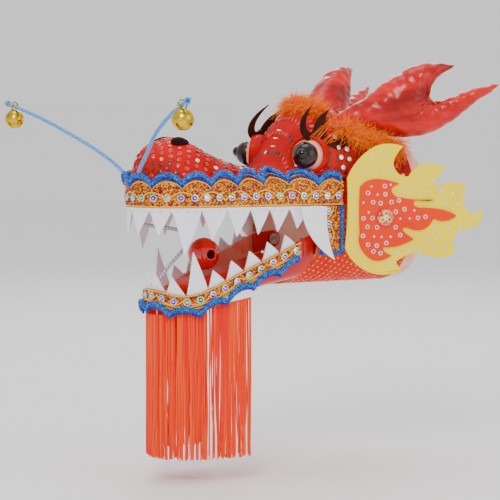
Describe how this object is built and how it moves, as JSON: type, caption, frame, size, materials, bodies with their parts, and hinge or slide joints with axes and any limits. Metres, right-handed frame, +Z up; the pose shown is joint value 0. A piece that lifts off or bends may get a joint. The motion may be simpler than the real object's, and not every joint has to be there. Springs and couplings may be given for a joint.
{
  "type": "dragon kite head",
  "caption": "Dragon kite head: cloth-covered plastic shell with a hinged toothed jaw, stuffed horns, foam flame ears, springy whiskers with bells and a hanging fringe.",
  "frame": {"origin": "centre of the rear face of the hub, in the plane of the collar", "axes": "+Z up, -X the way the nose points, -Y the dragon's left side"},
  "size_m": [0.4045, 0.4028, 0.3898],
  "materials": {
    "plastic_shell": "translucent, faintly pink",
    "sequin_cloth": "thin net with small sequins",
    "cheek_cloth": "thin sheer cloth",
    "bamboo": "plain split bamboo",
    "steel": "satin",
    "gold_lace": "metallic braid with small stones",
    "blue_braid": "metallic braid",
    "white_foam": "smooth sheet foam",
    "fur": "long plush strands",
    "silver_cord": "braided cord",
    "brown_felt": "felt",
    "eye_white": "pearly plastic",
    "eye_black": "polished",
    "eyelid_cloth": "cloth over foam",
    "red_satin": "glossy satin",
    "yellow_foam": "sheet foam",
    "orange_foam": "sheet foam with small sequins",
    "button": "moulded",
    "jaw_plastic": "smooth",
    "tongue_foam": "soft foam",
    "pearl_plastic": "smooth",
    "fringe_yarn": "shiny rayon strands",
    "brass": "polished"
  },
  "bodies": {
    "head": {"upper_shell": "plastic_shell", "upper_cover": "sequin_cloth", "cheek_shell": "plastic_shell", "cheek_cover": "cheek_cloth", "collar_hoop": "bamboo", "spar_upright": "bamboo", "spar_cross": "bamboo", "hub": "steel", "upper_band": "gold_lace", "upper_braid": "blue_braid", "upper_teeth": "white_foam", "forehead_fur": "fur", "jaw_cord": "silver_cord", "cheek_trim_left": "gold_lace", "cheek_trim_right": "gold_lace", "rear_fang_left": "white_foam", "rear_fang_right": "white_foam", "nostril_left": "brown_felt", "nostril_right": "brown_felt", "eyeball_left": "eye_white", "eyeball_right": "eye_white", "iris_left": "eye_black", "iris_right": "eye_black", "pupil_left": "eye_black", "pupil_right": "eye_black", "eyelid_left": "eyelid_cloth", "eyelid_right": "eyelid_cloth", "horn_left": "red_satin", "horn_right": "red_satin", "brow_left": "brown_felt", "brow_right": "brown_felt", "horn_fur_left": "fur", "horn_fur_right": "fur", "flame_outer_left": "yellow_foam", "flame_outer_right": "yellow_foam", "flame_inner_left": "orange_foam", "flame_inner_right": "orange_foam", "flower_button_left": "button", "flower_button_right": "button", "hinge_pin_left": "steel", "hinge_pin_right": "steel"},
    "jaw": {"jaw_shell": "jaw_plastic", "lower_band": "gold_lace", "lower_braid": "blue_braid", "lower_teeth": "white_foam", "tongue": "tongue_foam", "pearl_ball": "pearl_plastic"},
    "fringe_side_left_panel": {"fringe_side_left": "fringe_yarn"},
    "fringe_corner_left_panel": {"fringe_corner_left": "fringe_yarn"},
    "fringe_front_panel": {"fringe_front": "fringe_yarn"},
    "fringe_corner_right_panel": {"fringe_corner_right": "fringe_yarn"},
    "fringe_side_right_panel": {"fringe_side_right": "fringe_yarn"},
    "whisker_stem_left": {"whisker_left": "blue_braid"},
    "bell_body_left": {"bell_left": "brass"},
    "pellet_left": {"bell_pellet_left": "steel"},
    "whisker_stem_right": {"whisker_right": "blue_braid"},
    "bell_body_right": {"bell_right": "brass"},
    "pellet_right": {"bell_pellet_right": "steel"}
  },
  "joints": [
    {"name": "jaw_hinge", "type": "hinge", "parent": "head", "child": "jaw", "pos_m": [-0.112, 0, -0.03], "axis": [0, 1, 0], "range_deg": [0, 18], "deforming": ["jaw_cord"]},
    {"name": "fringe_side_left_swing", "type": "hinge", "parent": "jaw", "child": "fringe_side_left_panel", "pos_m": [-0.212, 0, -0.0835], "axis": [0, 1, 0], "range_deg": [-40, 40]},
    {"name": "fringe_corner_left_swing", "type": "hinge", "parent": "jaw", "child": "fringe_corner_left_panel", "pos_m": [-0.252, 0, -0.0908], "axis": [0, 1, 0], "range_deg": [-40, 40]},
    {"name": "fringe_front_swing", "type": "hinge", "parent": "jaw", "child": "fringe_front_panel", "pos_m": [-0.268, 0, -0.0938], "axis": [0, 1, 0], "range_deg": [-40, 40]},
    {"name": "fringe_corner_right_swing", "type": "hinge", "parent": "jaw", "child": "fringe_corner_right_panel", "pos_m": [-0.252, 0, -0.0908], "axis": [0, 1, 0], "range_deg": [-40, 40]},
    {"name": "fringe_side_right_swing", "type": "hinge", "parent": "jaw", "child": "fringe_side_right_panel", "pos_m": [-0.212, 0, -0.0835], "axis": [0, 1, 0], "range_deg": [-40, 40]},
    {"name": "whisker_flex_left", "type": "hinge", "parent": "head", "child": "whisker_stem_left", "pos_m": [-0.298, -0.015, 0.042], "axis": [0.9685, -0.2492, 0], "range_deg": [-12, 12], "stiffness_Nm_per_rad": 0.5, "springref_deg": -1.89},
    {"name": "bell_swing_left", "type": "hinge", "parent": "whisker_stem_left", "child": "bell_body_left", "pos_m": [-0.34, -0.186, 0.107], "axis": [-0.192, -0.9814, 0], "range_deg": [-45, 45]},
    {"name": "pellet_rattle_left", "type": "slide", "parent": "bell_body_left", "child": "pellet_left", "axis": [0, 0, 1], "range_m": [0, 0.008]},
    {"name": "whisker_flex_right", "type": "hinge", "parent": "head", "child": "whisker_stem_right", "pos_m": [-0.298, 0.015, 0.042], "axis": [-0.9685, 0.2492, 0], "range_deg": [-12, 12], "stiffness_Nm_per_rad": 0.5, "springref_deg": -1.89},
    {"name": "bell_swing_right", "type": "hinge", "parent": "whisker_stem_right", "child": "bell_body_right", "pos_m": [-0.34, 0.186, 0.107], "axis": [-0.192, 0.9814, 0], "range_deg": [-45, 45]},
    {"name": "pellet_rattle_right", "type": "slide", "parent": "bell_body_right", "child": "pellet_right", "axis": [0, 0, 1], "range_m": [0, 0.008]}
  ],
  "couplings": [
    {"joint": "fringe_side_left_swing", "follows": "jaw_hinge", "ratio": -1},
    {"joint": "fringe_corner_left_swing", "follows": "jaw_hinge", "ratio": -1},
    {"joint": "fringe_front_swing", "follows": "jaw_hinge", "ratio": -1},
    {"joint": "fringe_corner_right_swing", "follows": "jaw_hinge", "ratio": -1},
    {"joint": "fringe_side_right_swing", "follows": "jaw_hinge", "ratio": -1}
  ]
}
+ + + +
§ **Exercise goal**
Quote each line above in full, word for word.

§ **Answer in full**
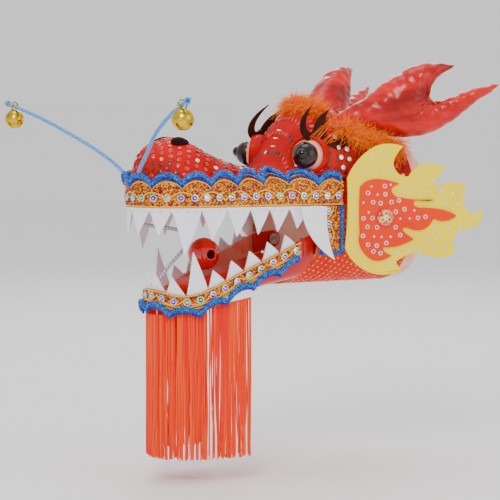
Describe how this object is built and how it moves, as JSON: type, caption, frame, size, materials, bodies with their parts, and hinge or slide joints with axes and any limits. Metres, right-handed frame, +Z up; the pose shown is joint value 0. A piece that lifts off or bends may get a joint. The motion may be simpler than the real object's, and not every joint has to be there. Springs and couplings may be given for a joint.
{
  "type": "dragon kite head",
  "caption": "Dragon kite head: cloth-covered plastic shell with a hinged toothed jaw, stuffed horns, foam flame ears, springy whiskers with bells and a hanging fringe.",
  "frame": {"origin": "centre of the rear face of the hub, in the plane of the collar", "axes": "+Z up, -X the way the nose points, -Y the dragon's left side"},
  "size_m": [0.4045, 0.4028, 0.3898],
  "materials": {
    "plastic_shell": "translucent, faintly pink",
    "sequin_cloth": "thin net with small sequins",
    "cheek_cloth": "thin sheer cloth",
    "bamboo": "plain split bamboo",
    "steel": "satin",
    "gold_lace": "metallic braid with small stones",
    "blue_braid": "metallic braid",
    "white_foam": "smooth sheet foam",
    "fur": "long plush strands",
    "silver_cord": "braided cord",
    "brown_felt": "felt",
    "eye_white": "pearly plastic",
    "eye_black": "polished",
    "eyelid_cloth": "cloth over foam",
    "red_satin": "glossy satin",
    "yellow_foam": "sheet foam",
    "orange_foam": "sheet foam with small sequins",
    "button": "moulded",
    "jaw_plastic": "smooth",
    "tongue_foam": "soft foam",
    "pearl_plastic": "smooth",
    "fringe_yarn": "shiny rayon strands",
    "brass": "polished"
  },
  "bodies": {
    "head": {"upper_shell": "plastic_shell", "upper_cover": "sequin_cloth", "cheek_shell": "plastic_shell", "cheek_cover": "cheek_cloth", "collar_hoop": "bamboo", "spar_upright": "bamboo", "spar_cross": "bamboo", "hub": "steel", "upper_band": "gold_lace", "upper_braid": "blue_braid", "upper_teeth": "white_foam", "forehead_fur": "fur", "jaw_cord": "silver_cord", "cheek_trim_left": "gold_lace", "cheek_trim_right": "gold_lace", "rear_fang_left": "white_foam", "rear_fang_right": "white_foam", "nostril_left": "brown_felt", "nostril_right": "brown_felt", "eyeball_left": "eye_white", "eyeball_right": "eye_white", "iris_left": "eye_black", "iris_right": "eye_black", "pupil_left": "eye_black", "pupil_right": "eye_black", "eyelid_left": "eyelid_cloth", "eyelid_right": "eyelid_cloth", "horn_left": "red_satin", "horn_right": "red_satin", "brow_left": "brown_felt", "brow_right": "brown_felt", "horn_fur_left": "fur", "horn_fur_right": "fur", "flame_outer_left": "yellow_foam", "flame_outer_right": "yellow_foam", "flame_inner_left": "orange_foam", "flame_inner_right": "orange_foam", "flower_button_left": "button", "flower_button_right": "button", "hinge_pin_left": "steel", "hinge_pin_right": "steel"},
    "jaw": {"jaw_shell": "jaw_plastic", "lower_band": "gold_lace", "lower_braid": "blue_braid", "lower_teeth": "white_foam", "tongue": "tongue_foam", "pearl_ball": "pearl_plastic"},
    "fringe_side_left_panel": {"fringe_side_left": "fringe_yarn"},
    "fringe_corner_left_panel": {"fringe_corner_left": "fringe_yarn"},
    "fringe_front_panel": {"fringe_front": "fringe_yarn"},
    "fringe_corner_right_panel": {"fringe_corner_right": "fringe_yarn"},
    "fringe_side_right_panel": {"fringe_side_right": "fringe_yarn"},
    "whisker_stem_left": {"whisker_left": "blue_braid"},
    "bell_body_left": {"bell_left": "brass"},
    "pellet_left": {"bell_pellet_left": "steel"},
    "whisker_stem_right": {"whisker_right": "blue_braid"},
    "bell_body_right": {"bell_right": "brass"},
    "pellet_right": {"bell_pellet_right": "steel"}
  },
  "joints": [
    {"name": "jaw_hinge", "type": "hinge", "parent": "head", "child": "jaw", "pos_m": [-0.112, 0, -0.03], "axis": [0, 1, 0], "range_deg": [0, 18], "deforming": ["jaw_cord"]},
    {"name": "fringe_side_left_swing", "type": "hinge", "parent": "jaw", "child": "fringe_side_left_panel", "pos_m": [-0.212, 0, -0.0835], "axis": [0, 1, 0], "range_deg": [-40, 40]},
    {"name": "fringe_corner_left_swing", "type": "hinge", "parent": "jaw", "child": "fringe_corner_left_panel", "pos_m": [-0.252, 0, -0.0908], "axis": [0, 1, 0], "range_deg": [-40, 40]},
    {"name": "fringe_front_swing", "type": "hinge", "parent": "jaw", "child": "fringe_front_panel", "pos_m": [-0.268, 0, -0.0938], "axis": [0, 1, 0], "range_deg": [-40, 40]},
    {"name": "fringe_corner_right_swing", "type": "hinge", "parent": "jaw", "child": "fringe_corner_right_panel", "pos_m": [-0.252, 0, -0.0908], "axis": [0, 1, 0], "range_deg": [-40, 40]},
    {"name": "fringe_side_right_swing", "type": "hinge", "parent": "jaw", "child": "fringe_side_right_panel", "pos_m": [-0.212, 0, -0.0835], "axis": [0, 1, 0], "range_deg": [-40, 40]},
    {"name": "whisker_flex_left", "type": "hinge", "parent": "head", "child": "whisker_stem_left", "pos_m": [-0.298, -0.015, 0.042], "axis": [0.9685, -0.2492, 0], "range_deg": [-12, 12], "stiffness_Nm_per_rad": 0.5, "springref_deg": -1.89},
    {"name": "bell_swing_left", "type": "hinge", "parent": "whisker_stem_left", "child": "bell_body_left", "pos_m": [-0.34, -0.186, 0.107], "axis": [-0.192, -0.9814, 0], "range_deg": [-45, 45]},
    {"name": "pellet_rattle_left", "type": "slide", "parent": "bell_body_left", "child": "pellet_left", "axis": [0, 0, 1], "range_m": [0, 0.008]},
    {"name": "whisker_flex_right", "type": "hinge", "parent": "head", "child": "whisker_stem_right", "pos_m": [-0.298, 0.015, 0.042], "axis": [-0.9685, 0.2492, 0], "range_deg": [-12, 12], "stiffness_Nm_per_rad": 0.5, "springref_deg": -1.89},
    {"name": "bell_swing_right", "type": "hinge", "parent": "whisker_stem_right", "child": "bell_body_right", "pos_m": [-0.34, 0.186, 0.107], "axis": [-0.192, 0.9814, 0], "range_deg": [-45, 45]},
    {"name": "pellet_rattle_right", "type": "slide", "parent": "bell_body_right", "child": "pellet_right", "axis": [0, 0, 1], "range_m": [0, 0.008]}
  ],
  "couplings": [
    {"joint": "fringe_side_left_swing", "follows": "jaw_hinge", "ratio": -1},
    {"joint": "fringe_corner_left_swing", "follows": "jaw_hinge", "ratio": -1},
    {"joint": "fringe_front_swing", "follows": "jaw_hinge", "ratio": -1},
    {"joint": "fringe_corner_right_swing", "follows": "jaw_hinge", "ratio": -1},
    {"joint": "fringe_side_right_swing", "follows": "jaw_hinge", "ratio": -1}
  ]
}